Размышляя сейчас о том, как впервые овладела мною мысль об уходе вдаль от моего знакомого и еще казавшегося родным мира, вижу перед собой наш старый, отполированный, как Страдивари, “Телефункен” и слышу — не иностранные свободные новости, а музыку с Запада, которая звучала тогда из-за железного занавеса совсем иначе, чем здесь теперь. Менуэт из “Don Giovanni” играли каждый вечер по радио нежные куранты — это были позывные Зальцбургского фестиваля.
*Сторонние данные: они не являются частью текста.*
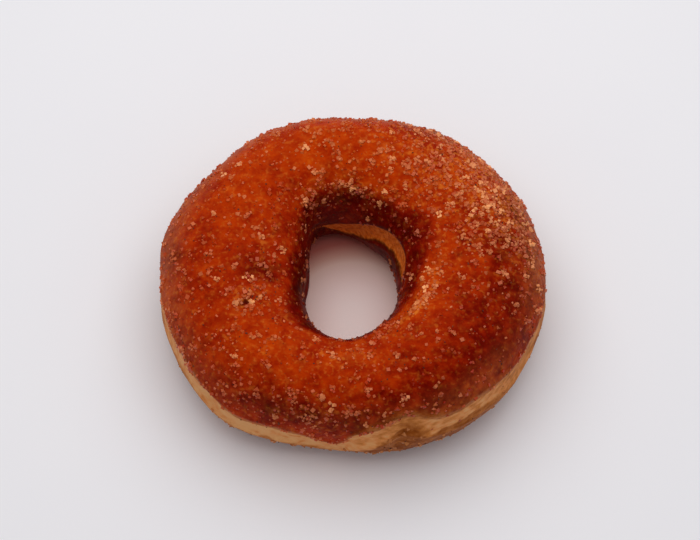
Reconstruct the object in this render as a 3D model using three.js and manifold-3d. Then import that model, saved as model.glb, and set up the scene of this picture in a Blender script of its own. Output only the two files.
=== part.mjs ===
// A cinnamon sugar ring doughnut: one fried yeast-dough ring, rolled in sugar while it was warm.
// Millimetres, +Z up. The origin is the middle of the ring's bounding box, on the surface it rests on.
// Ring angles are in degrees, 0 along +X and 90 along +Y. Section angles go round the dough from the
// outer waist (0) over the crest (90) to the hole's waist (180) and back along the underside (270).
import * as THREE from 'three';
import { mergeVertices } from 'three/addons/utils/BufferGeometryUtils.js';
import Module from 'manifold-3d';

// ---- driving dimensions, millimetres and degrees ----
const OUTER_HALF_X = 47.5;
const OUTER_HALF_Y = 43.6;
const HOLE_HALF_X = 11.2;
const HOLE_HALF_Y = 17.5;
const CREST_HEIGHT = 31;
const WAIST_HEIGHT = 15;
const SETTLE = 1.4;               // the round underside is pressed flat by this much
const OUTER_FULLNESS = 2.2;       // power of the section's curve: 2 is an ellipse, more is squarer
const HOLE_FULLNESS = 2.5;
const SHARP_SHOULDER = { at: 5, by: 0.5, wide: 50 };   // the hole's shoulder is squarer here
const HOLE_LEAN = { at: 25, by: 2.1, wide: 70 };       // the hole's wall leans back under its top
const CENTRE_X = 0.2;             // puts the middle of the uneven outline on the origin
const CENTRE_Y = -0.85;

// Where the outline stands out (+) or falls in (-) from its oval, by millimetres over some degrees.
const OUTER_SWELLS = [
  { at: 62, by: 1.3, wide: 22 },
  { at: 113, by: 1.6, wide: 24 },
  { at: 163, by: 1.1, wide: 20 },
  { at: 223, by: 1.8, wide: 17 },
  { at: 260, by: -1.6, wide: 19 },
  { at: 308, by: 0.6, wide: 18 },
  { at: 338, by: -0.5, wide: 14 },
];
const HOLE_SWELLS = [
  { at: 76, by: -1.5, wide: 18 },
  { at: 118, by: 3.9, wide: 24 },
  { at: 203, by: 1.2, wide: 20 },
  { at: 240, by: 2.2, wide: 24 },
  { at: 286, by: -1.1, wide: 18 },
];

// The proof line: the pale channel round the side, between the two fried crusts.
const LINE_HEIGHT = 15.6;
const LINE_DEPTH = 0.7;
const LINE_HALF = 3.2;
const LINE_SWELLS = [
  { at: 212, by: 1, wide: 16 },
  { at: 234, by: -2, wide: 10 },
  { at: 287, by: 5.2, wide: 9 },
  { at: 309, by: 2.5, wide: 12 },
];
const LINE_DIP = { at: 264, by: -6.2, before: 16, after: 4 };   // lopsided: its widths before and after
const HOLE_LINE_HEIGHT = 15.5;
const HOLE_LINE_DEPTH = 0.9;
const HOLE_LINE_SWELLS = [
  { at: 26, by: 3.6, wide: 36 },
  { at: 101, by: -6.8, wide: 20 },
];

// A slanting crease in the outer side, a small notch, and a low ridge that climbs along the hole's
// near shoulder.
const CREASE = { at: 281.6, lowZ: 7, turn: 0.42, depth: 1, wide: 3, midZ: 15, tall: 8 };
const NOTCH = { at: 221, z: 16, depth: 0.8, wide: 3.5, tall: 2.5 };
const RIDGE = { at: 314, wide: 22, section: 116, climb: 0.4, span: 7, height: 0.45 };

// Slow unevenness of the upper crust: height, waves round the ring, waves round the section, phases.
const WAVES = [
  { height: 0.32, round: 3, over: 1, phase: 40, shift: 60 },
  { height: 0.24, round: 5, over: 2, phase: 200, shift: 10 },
  { height: 0.18, round: 8, over: 3, phase: 95, shift: 140 },
];

// The dough's mesh: even steps round the ring, and closer section rows where the proof line runs.
const RING_STEPS = 92;
const SECTION_STRETCHES = [
  { from: -22, to: 24, rows: 9 },
  { from: 24, to: 156, rows: 13 },
  { from: 156, to: 204, rows: 7 },
  { from: 204, to: 338, rows: 10 },
];

// The coarsest sugar: crystals and clumps, half sunk in the crust.
const CRYSTAL_SMALL = 0.95;
const CRYSTAL_LARGE = 1.55;
const CRYSTAL_SIDES = [1, 0.82, 0.68];
const CRYSTAL_LIFT = 0.12;
const CRYSTAL_GAP = 2.5;
const CRYSTAL_LOWEST = 4.5;
const CRYSTAL_SECTIONS = { from: -40, to: 220 };   // none on the underside
const CRYSTAL_TRIES = 560;
const SUGAR_THIN = 0.3;           // share of the places that hold a crystal where sugar is thinnest
const SUGAR_DRIFTS = [
  { at: 30, wide: 46, section: 62, span: 46, more: 0.6 },
  { at: 84, wide: 26, section: 142, span: 18, more: 0.5 },
  { at: 190, wide: 34, section: 108, span: 20, more: 0.4 },
  { at: 316, wide: 26, section: 116, span: 14, more: 0.5 },
  { at: 272, wide: 34, section: 42, span: 18, more: 0.4 },
  { at: 196, wide: 24, section: 12, span: 18, more: 0.3 },
];
// Strides of an even spread: multiples of each, less their whole part, fill 0 to 1 without clumps.
const STRIDES = [0.7548776662, 0.569840291, 0.6180339887, 0.4142135624, 0.7320508076, 0.2360679775];

const WELD = 1e-5;                // corners closer than this are one corner

const CRUST = new THREE.MeshStandardMaterial({ color: 0x9c3f12, roughness: 0.55, metalness: 0 });

const radians = THREE.MathUtils.degToRad;

// The signed angle from one direction to another, -180 to 180 degrees.
function turnBetween(angle, from) {
  return THREE.MathUtils.euclideanModulo(angle - from + 180, 360) - 180;
}

// A smooth hump of height 1, which falls to 1/e at a distance of "wide".
function hump(distance, wide) {
  return Math.exp(-((distance / wide) ** 2));
}

// The sum of a list of swells at one ring angle.
function swell(list, ringAngle) {
  return list.reduce((sum, { at, by, wide }) => sum + by * hump(turnBetween(ringAngle, at), wide), 0);
}

// The radius of an oval in one direction.
function ovalRadius(ringAngle, halfX, halfY) {
  const angle = radians(ringAngle);
  return 1 / Math.hypot(Math.cos(angle) / halfX, Math.sin(angle) / halfY);
}

// A power that keeps the sign.
function signedPower(value, power) {
  return Math.sign(value) * Math.abs(value) ** power;
}

// The height of the outer proof line.
function lineHeight(ringAngle) {
  const along = turnBetween(ringAngle, LINE_DIP.at);
  const wide = along < 0 ? LINE_DIP.before : LINE_DIP.after;
  return LINE_HEIGHT + swell(LINE_SWELLS, ringAngle) + LINE_DIP.by * hump(along, wide);
}

// How far the crust stands out (+) or in (-) of the smooth section, at a place and height on it.
function relief(ringAngle, sectionAngle, height) {
  const across = Math.cos(radians(sectionAngle));
  const upward = Math.max(Math.sin(radians(sectionAngle)), 0);
  let out = 0;
  for (const { height: size, round, over, phase, shift } of WAVES) {
    const along = Math.sin(radians(round * ringAngle + phase));
    out += size * upward * along * Math.cos(radians(over * sectionAngle + shift));
  }
  if (across > 0) {
    const creaseAt = CREASE.at + CREASE.turn * (height - CREASE.lowZ);
    out -= LINE_DEPTH * hump(height - lineHeight(ringAngle), LINE_HALF);
    out -= CREASE.depth * hump(turnBetween(ringAngle, creaseAt), CREASE.wide)
      * hump(height - CREASE.midZ, CREASE.tall);
    out -= NOTCH.depth * hump(turnBetween(ringAngle, NOTCH.at), NOTCH.wide)
      * hump(height - NOTCH.z, NOTCH.tall);
  } else {
    const line = HOLE_LINE_HEIGHT + swell(HOLE_LINE_SWELLS, ringAngle);
    const along = turnBetween(ringAngle, RIDGE.at);
    out -= HOLE_LINE_DEPTH * hump(height - line, LINE_HALF);
    out += RIDGE.height * hump(along, RIDGE.wide)
      * hump(sectionAngle - RIDGE.section - RIDGE.climb * along, RIDGE.span);
  }
  return out;
}

// The point of the crust at a ring angle and a section angle.
function crustPoint(ringAngle, sectionAngle) {
  const outer = ovalRadius(ringAngle, OUTER_HALF_X, OUTER_HALF_Y) + swell(OUTER_SWELLS, ringAngle);
  const inner = ovalRadius(ringAngle, HOLE_HALF_X, HOLE_HALF_Y) + swell(HOLE_SWELLS, ringAngle);
  const across = Math.cos(radians(sectionAngle));
  const upward = Math.sin(radians(sectionAngle));
  const fullness = across > 0 ? OUTER_FULLNESS : HOLE_FULLNESS + swell([SHARP_SHOULDER], ringAngle);
  const rise = signedPower(upward, 2 / fullness);
  const drop = WAIST_HEIGHT + SETTLE;
  const lean = swell([HOLE_LEAN], ringAngle) * Math.max(-across, 0) * rise;
  let radius = (outer + inner) / 2 + (outer - inner) / 2 * signedPower(across, 2 / fullness) + lean;
  let height = WAIST_HEIGHT + rise * (rise > 0 ? CREST_HEIGHT - WAIST_HEIGHT : drop);
  const out = relief(ringAngle, sectionAngle, height);
  radius += out * across;
  height = Math.max(height + out * upward, 0);
  const angle = radians(ringAngle);
  return new THREE.Vector3(
    radius * Math.cos(angle) + CENTRE_X,
    radius * Math.sin(angle) + CENTRE_Y,
    height,
  );
}

// The section angles of the mesh's rows, stretch by stretch.
function sectionAngles() {
  const angles = [];
  for (const { from, to, rows } of SECTION_STRETCHES) {
    for (let row = 0; row < rows; row += 1) {
      angles.push(from + (to - from) * row / rows);
    }
  }
  return angles;
}

// The dough as a closed grid: ring steps by section rows, joined to itself both ways.
function doughGeometry() {
  const sections = sectionAngles();
  const rows = sections.length;
  const positions = [];
  const faces = [];
  for (let step = 0; step < RING_STEPS; step += 1) {
    const next = (step + 1) % RING_STEPS;
    for (let row = 0; row < rows; row += 1) {
      positions.push(...crustPoint(step * 360 / RING_STEPS, sections[row]).toArray());
      const a = step * rows + row;
      const b = next * rows + row;
      const c = next * rows + (row + 1) % rows;
      const d = step * rows + (row + 1) % rows;
      faces.push(a, b, c, a, c, d);
    }
  }
  const geometry = new THREE.BufferGeometry();
  geometry.setAttribute('position', new THREE.Float32BufferAttribute(positions, 3));
  geometry.setIndex(faces);
  return geometry;
}

// How likely a place is to hold a coarse crystal, from 0 to 1: thin all over, with drifts.
function sugarShare(ringAngle, sectionAngle) {
  let share = SUGAR_THIN;
  for (const { at, wide, section, span, more } of SUGAR_DRIFTS) {
    share += more * hump(turnBetween(ringAngle, at), wide) * hump(turnBetween(sectionAngle, section), span);
  }
  return Math.min(share, 1);
}

// Number k of an even spread over 0 to 1.
function spread(k, stride) {
  return (k * stride) % 1;
}

// The places of the coarse crystals: an even spread, thinned by sugarShare and by the ring's width.
function crystalPlaces() {
  const places = [];
  for (let k = 1; k <= CRYSTAL_TRIES; k += 1) {
    const [around, over, luck, size, turn, tip] = STRIDES.map((stride) => spread(k, stride));
    const ringAngle = around * 360;
    const sectionAngle = THREE.MathUtils.lerp(CRYSTAL_SECTIONS.from, CRYSTAL_SECTIONS.to, over);
    const point = crustPoint(ringAngle, sectionAngle);
    const radius = Math.hypot(point.x, point.y);
    const wanted = sugarShare(ringAngle, sectionAngle) * radius / OUTER_HALF_X;
    const free = places.every((place) => place.point.distanceTo(point) > CRYSTAL_GAP);
    if (luck < wanted && point.z > CRYSTAL_LOWEST && free) {
      places.push({ point, ringAngle, sectionAngle, size, turn, tip });
    }
  }
  return places;
}

// One crystal: a small block, turned, with its middle just outside the crust.
function crystalGeometry({ point, ringAngle, sectionAngle, size, turn, tip }) {
  const length = THREE.MathUtils.lerp(CRYSTAL_SMALL, CRYSTAL_LARGE, size);
  const geometry = new THREE.BoxGeometry(...CRYSTAL_SIDES.map((side) => side * length));
  geometry.rotateX(tip * Math.PI);
  geometry.rotateZ(turn * Math.PI);
  const across = Math.cos(radians(sectionAngle)) * CRYSTAL_LIFT;
  const angle = radians(ringAngle);
  geometry.translate(
    point.x + across * Math.cos(angle),
    point.y + across * Math.sin(angle),
    point.z + Math.sin(radians(sectionAngle)) * CRYSTAL_LIFT,
  );
  return geometry;
}

const wasm = await Module();
wasm.setup();

// A closed geometry as a solid that can be joined.
function toSolid(geometry) {
  geometry.deleteAttribute('normal');
  geometry.deleteAttribute('uv');
  const merged = mergeVertices(geometry, WELD);
  return new wasm.Manifold(new wasm.Mesh({
    numProp: 3,
    vertProperties: new Float32Array(merged.attributes.position.array),
    triVerts: new Uint32Array(merged.index.array),
  }));
}

// A solid back as a geometry.
function toGeometry(solid) {
  const mesh = solid.getMesh();
  const geometry = new THREE.BufferGeometry();
  geometry.setAttribute('position', new THREE.BufferAttribute(mesh.vertProperties, 3));
  geometry.setIndex(new THREE.BufferAttribute(mesh.triVerts, 1));
  geometry.computeVertexNormals();
  return geometry;
}

// The whole doughnut: the dough with its coarse sugar fused on.
function doughnut() {
  let solid = toSolid(doughGeometry());
  for (const place of crystalPlaces()) {
    solid = solid.add(toSolid(crystalGeometry(place)));
  }
  const mesh = new THREE.Mesh(toGeometry(solid), CRUST);
  mesh.name = 'doughnut';
  return mesh;
}

const group = new THREE.Group();
group.add(doughnut());

export default group;
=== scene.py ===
import bpy
import numpy as np
from mathutils import Matrix, Vector


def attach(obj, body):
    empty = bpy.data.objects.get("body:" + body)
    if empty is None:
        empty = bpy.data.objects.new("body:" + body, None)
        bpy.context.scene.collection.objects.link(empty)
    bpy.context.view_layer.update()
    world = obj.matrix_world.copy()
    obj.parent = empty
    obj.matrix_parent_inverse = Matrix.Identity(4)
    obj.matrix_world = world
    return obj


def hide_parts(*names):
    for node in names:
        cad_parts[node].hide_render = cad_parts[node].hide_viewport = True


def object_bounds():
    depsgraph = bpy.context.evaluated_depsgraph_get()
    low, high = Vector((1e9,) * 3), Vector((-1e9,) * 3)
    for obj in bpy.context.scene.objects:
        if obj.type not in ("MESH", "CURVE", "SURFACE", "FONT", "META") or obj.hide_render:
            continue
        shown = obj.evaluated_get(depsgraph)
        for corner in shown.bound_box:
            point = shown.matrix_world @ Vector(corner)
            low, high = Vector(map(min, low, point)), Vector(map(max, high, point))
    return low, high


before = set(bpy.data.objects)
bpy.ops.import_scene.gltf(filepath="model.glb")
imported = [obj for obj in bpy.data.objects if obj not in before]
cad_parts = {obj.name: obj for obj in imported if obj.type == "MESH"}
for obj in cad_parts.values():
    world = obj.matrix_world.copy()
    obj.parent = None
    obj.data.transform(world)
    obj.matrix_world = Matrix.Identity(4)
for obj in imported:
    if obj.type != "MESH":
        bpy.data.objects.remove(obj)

MM = 0.001
CAD_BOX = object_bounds()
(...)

Их мелодия, подобно знаменитой музыкальной фразе
у Пруста, “медленным ритмом направляла к благородному, умонепостигаемому и отчетливому счастью”, “un bonheur noble, inintelligible et prйcis”, быть может, к солнечному дню весной 1981 года в обычно пасмурном Зальцбурге, где
в отеле “Hohenzollern” были колдовские обои цвета лесной зелени, с миниатюрными красными розами, как в волосах таинственной женщины из нестрашных кошмаров Тургенева.
Последнее, что я слышал в Будапеште, в апреле 1957 года, была третья часть моцартовского дивертисмента К.136. Presto. Это помню я и одна женщина, читавшая мне раннее стихотворение Ади “Черный рояль” — о том, как сумасшедший инструмент плачет, ржет и гудит, когда слепой мастер рвет и дергает его, вырывая из него мелодию жизни и выливая кровь сердца под его ритм. Я этих стихов не любил, в них был надрыв, как у Маяковского, и было пьяное отчаяние, а я надеялся, что мы расстаемся ненадолго. Однако у женщин интуиция вернее.
Мы больше никогда не увидели друг друга и никогда вместе не отплыли на Лидо, как мечтали, но такое исполнение дивертисмента я услышал еще один раз — играл Баварский камерный оркестр в зальцбургском “Mozarteum’e” под управлением Филипа Гринберга, нынешнего музыкального руководителя Киевской филармонии. Это композиционное кольцо я, слушатель, а не сочинитель и не исполнитель, только заметил, а не начертил.